> _Task objective_
The line containing "Turn this picture" and every line after it, through the last, are to be extracted exactly; no other lines belong in the answer.
§
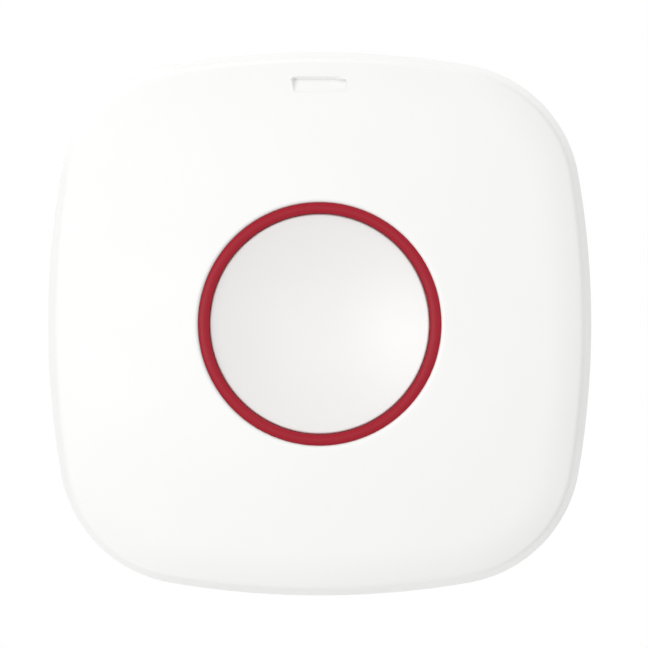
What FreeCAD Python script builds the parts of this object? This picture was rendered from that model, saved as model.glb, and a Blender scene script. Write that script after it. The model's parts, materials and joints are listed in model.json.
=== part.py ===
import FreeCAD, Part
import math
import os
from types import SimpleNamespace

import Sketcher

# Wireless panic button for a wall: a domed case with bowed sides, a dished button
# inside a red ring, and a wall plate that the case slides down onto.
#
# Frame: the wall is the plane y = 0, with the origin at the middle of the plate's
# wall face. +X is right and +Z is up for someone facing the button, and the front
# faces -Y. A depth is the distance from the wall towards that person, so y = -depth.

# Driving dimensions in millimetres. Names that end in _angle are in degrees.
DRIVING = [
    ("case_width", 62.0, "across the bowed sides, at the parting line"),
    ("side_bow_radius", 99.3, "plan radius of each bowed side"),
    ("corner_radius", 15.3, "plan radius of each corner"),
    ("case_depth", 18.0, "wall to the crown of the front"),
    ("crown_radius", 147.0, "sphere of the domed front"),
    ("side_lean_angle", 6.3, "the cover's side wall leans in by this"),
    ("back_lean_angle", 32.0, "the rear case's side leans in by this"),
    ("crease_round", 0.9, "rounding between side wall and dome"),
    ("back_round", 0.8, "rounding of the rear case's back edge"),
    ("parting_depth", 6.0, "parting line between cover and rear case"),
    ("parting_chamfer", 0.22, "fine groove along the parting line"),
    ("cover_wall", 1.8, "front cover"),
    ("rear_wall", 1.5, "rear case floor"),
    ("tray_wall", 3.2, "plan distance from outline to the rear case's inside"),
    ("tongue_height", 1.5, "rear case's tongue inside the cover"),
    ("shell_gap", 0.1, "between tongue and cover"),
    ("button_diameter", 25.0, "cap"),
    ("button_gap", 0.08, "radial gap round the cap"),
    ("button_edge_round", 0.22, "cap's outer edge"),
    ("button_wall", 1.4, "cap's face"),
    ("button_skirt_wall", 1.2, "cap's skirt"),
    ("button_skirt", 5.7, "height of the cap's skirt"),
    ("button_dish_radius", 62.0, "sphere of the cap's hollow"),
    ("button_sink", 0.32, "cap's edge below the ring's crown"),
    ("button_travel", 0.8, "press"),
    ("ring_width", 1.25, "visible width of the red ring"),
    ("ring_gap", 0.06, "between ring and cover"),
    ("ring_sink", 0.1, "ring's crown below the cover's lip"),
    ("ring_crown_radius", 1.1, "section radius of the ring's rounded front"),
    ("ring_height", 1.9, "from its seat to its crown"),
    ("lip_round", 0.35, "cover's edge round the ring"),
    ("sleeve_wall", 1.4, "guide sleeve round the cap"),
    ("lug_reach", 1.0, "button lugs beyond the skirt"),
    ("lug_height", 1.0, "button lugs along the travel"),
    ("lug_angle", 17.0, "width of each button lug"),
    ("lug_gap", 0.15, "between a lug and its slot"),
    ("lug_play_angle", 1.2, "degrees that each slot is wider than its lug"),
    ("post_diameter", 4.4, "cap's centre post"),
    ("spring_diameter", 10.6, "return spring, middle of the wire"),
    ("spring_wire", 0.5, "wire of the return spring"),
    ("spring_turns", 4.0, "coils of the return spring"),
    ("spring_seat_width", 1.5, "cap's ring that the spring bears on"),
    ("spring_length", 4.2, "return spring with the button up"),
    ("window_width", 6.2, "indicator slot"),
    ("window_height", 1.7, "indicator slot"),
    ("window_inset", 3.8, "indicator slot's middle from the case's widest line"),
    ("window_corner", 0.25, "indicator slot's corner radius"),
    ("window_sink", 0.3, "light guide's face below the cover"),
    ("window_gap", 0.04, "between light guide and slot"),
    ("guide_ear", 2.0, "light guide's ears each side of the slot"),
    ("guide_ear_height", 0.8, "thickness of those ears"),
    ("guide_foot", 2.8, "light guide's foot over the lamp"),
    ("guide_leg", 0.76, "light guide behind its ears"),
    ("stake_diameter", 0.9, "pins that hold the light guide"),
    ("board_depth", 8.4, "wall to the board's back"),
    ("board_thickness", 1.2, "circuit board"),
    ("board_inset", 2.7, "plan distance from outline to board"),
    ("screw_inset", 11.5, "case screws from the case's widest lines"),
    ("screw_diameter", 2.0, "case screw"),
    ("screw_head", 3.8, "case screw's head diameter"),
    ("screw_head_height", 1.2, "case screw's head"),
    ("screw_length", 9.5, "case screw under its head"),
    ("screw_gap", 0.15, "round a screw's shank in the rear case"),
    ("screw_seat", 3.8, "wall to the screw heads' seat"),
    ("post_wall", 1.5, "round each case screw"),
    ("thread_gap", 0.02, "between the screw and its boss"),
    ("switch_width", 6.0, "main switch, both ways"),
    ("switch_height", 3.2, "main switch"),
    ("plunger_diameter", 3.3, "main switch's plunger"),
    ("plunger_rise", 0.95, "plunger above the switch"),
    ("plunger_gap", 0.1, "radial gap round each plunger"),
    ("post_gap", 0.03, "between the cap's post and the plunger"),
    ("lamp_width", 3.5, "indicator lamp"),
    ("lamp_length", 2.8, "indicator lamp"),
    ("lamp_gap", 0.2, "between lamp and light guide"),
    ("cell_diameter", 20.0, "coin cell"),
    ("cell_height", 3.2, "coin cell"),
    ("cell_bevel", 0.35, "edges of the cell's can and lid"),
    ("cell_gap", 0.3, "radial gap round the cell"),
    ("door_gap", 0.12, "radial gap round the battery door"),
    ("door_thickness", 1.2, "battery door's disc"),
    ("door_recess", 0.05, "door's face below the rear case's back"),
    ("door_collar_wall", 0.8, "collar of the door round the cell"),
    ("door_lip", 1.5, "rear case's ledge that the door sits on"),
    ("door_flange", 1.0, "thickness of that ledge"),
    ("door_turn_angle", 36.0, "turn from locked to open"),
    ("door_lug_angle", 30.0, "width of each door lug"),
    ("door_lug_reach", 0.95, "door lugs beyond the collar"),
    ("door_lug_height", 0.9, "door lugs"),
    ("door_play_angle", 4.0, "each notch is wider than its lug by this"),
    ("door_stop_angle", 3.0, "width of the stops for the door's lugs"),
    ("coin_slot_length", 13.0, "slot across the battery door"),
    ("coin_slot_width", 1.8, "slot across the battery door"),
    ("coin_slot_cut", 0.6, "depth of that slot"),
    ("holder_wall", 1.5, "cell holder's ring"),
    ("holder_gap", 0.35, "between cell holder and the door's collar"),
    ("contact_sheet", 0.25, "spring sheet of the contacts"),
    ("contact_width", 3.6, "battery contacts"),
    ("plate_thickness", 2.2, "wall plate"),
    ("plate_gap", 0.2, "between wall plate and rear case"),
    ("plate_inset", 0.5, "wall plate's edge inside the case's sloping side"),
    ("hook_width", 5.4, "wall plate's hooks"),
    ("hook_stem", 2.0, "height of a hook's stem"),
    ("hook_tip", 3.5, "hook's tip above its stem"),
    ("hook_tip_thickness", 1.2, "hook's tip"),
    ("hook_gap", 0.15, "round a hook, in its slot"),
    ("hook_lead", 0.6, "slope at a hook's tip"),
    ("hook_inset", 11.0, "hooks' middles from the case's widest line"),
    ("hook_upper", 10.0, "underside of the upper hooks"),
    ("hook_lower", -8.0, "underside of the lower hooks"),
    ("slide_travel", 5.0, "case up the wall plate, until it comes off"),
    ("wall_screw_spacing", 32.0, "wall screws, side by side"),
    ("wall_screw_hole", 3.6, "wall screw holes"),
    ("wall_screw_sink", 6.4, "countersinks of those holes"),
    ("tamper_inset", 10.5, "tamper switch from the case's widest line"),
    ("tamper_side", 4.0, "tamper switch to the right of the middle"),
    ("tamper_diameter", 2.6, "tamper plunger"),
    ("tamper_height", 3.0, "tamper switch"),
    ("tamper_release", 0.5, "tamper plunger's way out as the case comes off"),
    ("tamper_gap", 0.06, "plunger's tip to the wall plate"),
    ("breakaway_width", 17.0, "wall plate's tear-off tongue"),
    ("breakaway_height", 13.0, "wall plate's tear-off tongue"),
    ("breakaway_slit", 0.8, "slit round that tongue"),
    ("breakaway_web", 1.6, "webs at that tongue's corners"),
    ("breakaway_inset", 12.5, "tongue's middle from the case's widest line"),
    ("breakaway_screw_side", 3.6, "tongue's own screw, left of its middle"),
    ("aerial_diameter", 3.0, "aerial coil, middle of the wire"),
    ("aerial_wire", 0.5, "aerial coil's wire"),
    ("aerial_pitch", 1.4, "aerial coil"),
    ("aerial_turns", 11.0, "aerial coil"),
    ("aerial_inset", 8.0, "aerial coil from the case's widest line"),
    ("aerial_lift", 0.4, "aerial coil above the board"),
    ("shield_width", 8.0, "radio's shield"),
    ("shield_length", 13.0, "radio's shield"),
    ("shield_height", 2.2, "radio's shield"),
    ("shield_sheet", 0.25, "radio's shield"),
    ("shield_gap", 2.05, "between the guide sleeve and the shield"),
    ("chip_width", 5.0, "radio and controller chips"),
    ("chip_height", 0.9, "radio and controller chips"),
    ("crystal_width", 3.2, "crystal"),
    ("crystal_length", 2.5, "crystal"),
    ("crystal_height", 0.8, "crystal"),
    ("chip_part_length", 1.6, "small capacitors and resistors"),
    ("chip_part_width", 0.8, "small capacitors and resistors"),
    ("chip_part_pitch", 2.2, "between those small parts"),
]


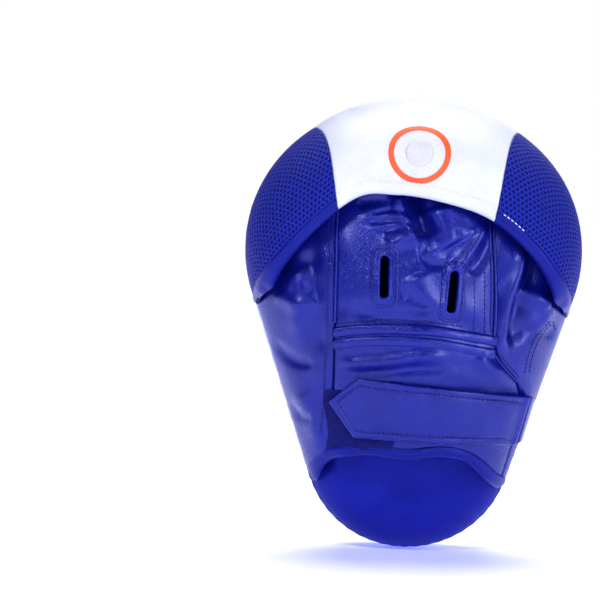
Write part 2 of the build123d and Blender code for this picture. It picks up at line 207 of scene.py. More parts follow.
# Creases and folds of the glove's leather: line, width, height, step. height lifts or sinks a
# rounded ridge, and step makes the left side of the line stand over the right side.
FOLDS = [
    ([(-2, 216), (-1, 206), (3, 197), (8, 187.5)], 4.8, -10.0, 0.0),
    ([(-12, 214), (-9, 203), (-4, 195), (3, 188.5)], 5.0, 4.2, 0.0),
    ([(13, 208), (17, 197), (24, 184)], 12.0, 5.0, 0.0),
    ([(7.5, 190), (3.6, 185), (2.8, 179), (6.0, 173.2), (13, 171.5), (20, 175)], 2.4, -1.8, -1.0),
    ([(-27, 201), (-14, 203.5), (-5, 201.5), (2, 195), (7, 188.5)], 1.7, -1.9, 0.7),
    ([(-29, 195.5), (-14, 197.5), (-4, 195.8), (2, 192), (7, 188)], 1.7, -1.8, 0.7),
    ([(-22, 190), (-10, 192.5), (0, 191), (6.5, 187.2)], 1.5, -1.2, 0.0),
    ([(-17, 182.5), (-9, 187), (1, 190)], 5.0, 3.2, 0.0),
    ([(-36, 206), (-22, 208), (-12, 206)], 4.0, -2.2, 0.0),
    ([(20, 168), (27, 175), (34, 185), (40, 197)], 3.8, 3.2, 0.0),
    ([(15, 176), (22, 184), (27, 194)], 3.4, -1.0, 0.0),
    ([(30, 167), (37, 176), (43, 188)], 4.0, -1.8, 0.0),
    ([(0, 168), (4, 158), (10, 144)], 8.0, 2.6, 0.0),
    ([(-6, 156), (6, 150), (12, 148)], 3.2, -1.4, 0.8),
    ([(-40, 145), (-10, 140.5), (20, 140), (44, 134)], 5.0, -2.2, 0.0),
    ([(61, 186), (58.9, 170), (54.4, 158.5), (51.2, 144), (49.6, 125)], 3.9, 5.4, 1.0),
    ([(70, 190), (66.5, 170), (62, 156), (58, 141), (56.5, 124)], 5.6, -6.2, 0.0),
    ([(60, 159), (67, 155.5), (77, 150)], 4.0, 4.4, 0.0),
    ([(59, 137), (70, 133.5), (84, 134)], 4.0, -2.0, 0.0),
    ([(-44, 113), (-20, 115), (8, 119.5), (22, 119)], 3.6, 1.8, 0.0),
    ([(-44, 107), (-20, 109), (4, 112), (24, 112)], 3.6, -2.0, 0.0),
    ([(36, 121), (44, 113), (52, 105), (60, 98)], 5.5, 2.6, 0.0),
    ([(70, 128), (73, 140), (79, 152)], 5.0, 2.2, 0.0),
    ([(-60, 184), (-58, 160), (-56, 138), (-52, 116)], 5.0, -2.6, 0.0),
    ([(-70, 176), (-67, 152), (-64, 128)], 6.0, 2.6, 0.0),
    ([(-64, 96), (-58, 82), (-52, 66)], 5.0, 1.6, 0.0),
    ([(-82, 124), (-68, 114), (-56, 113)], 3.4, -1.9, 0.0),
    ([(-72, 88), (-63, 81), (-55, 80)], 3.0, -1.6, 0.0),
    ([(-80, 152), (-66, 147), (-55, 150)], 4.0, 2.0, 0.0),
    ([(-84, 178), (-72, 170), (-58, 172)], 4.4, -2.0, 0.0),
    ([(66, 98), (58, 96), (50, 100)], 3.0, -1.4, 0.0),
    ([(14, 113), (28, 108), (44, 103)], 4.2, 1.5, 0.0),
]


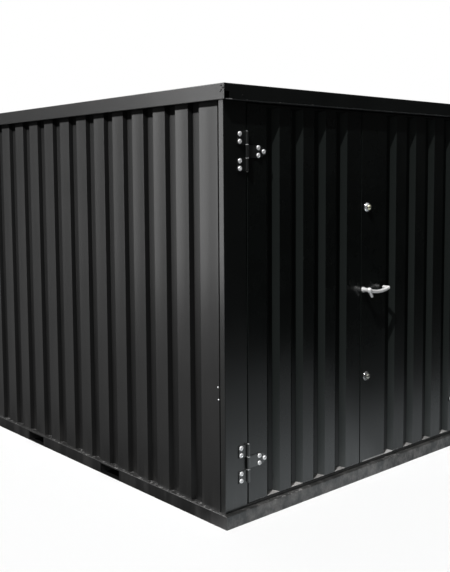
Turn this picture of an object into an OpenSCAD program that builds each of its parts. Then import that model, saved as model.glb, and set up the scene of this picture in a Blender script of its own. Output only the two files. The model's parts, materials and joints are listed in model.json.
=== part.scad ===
§
> _Answer to this task_
Turn this picture of an object into an OpenSCAD program that builds each of its parts. Then import that model, saved as model.glb, and set up the scene of this picture in a Blender script of its own. Output only the two files. The model's parts, materials and joints are listed in model.json.
=== part.scad ===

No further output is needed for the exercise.